MA5832-Machine Learning Methodologies - Computer Science Assignment

Added on: 2022-08-20
Assignment Task


1. Capstone Scenario:


The data, AUS Data.xlsx, used in the capstone is aggregated and collected from the Australian Bureau of Statistics (ABS).1 The data is available quarterly from June 1981 to September 2020. The data includes the response variable (unemployment rate) and 7 predictors:2

  • Y : Unemployment rate measured in percentage.
  • X1: Percentage change in Gross domestic product;
  • X2: Percentage change in the Government final consumption expenditure;
  • X3: Percentage change in final consumption expenditure of all industry sectors;
  • X4: Term of trade index (percentage).
  • X5: Consumer Price Index of all groups (CPI) ;
  • X6: Number of job vacancies measured in thousands;
  • X7: Estimated Resident Population measured in thousands.

Further explanations about the variables can be found in the ABS website.

Assessment Tasks:

1. Provide an overview of the Australian unemployment rate over the last 21 years (1999-2020) and some insights on factors driving the unemployment rate.


2. Prepare data appropriate for the proposed supervised machine learning methodologies such as:

(a)Implementing appropriate data wrangling procedures, e.g. missing values treatment /transformation of variables.

(b)Provide and comment on descriptive statistics of the variables.

Machine Learning:

3. Apply one of the supervised machine learning (ML) algorithms from either Week 3 or Week 4 to the data prepared in Question 2 to predict the Australian unemployment rate from March 2018 to September 2020.)

(a) Justify your choice over the other supervised machine learning algorithms.

(b) Justify the choice of the hyper-parameter(s) which is required to be specified in R to estimate the selected model.

(c) Report the performance(s) and interpretation(s) of the obtained ML model(s) on the training dataset.

(d) Discuss the predictive performance of the model on the test dataset (March 2018 to December 2020).

Neural Network:

4. Apply a neural network (NN) to the data prepared in Question 2 to predict the Australian unemployment rate from March 2018 to September 2020. )

(a) Describe the structure of the selected neural network model.

(b) Report the performance(s) and interpretation(s) of the produced NN models on the training dataset.

(c) Discuss the predictive performance of the model on the test dataset (March 2018 to December 2020).

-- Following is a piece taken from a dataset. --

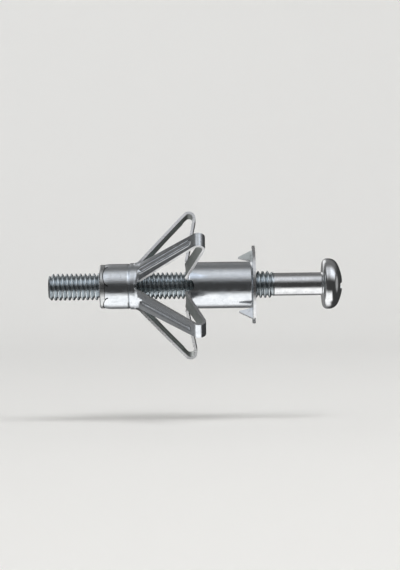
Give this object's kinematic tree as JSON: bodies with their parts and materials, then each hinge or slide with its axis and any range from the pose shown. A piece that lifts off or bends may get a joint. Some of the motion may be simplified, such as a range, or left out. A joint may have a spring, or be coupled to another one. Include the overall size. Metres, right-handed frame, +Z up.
{
  "type": "hollow wall anchor",
  "caption": "Metal hollow wall anchor in its set state: a flanged slotted sleeve with folded legs, a captive nut and a pan head machine screw.",
  "frame": {"origin": "on the screw's axis, in the plane where the flange bears on the face of the wall", "axes": "+X along the screw toward its head and away from the wall, +Z up in the picture, -Y toward the picture's camera"},
  "size_m": [0.0643, 0.0312, 0.0328],
  "materials": {
    "sleeve_steel": "zinc plated pressed steel",
    "nut_steel": "zinc plated turned steel",
    "screw_steel": "bright zinc plated steel"
  },
  "bodies": {
    "anchor": {"expansion_sleeve": "sleeve_steel", "captive_nut": "nut_steel"},
    "screw": {"machine_screw": "screw_steel"}
  },
  "joints": [
    {"name": "screw_travel", "type": "slide", "parent": "anchor", "child": "screw", "axis": [1, 0, 0], "range_m": [-0.014, 0.016]}
  ]
}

(d) Vary the number of hidden layers in the model 4(a). Explore the impacts of the change on the prediction performance of the model.

(e) Vary the number of neurons in each layer in the model 4(a). Explore the impacts of the change on the prediction performance of the model.

Comparison and Suggestion:

5. Compare the chosen ML model in Question 3 with the NN model in Question 4, and then provide a recommended model. At a minimum, include.

(a) Cross-validated accuracy

(b) Computational time to train models

(c) Interpretability

6. Provide some suggestions regarding the methodologies/data to further improve the prediction of the unemployment rate of Australia.

  Posted on : May 27th, 2021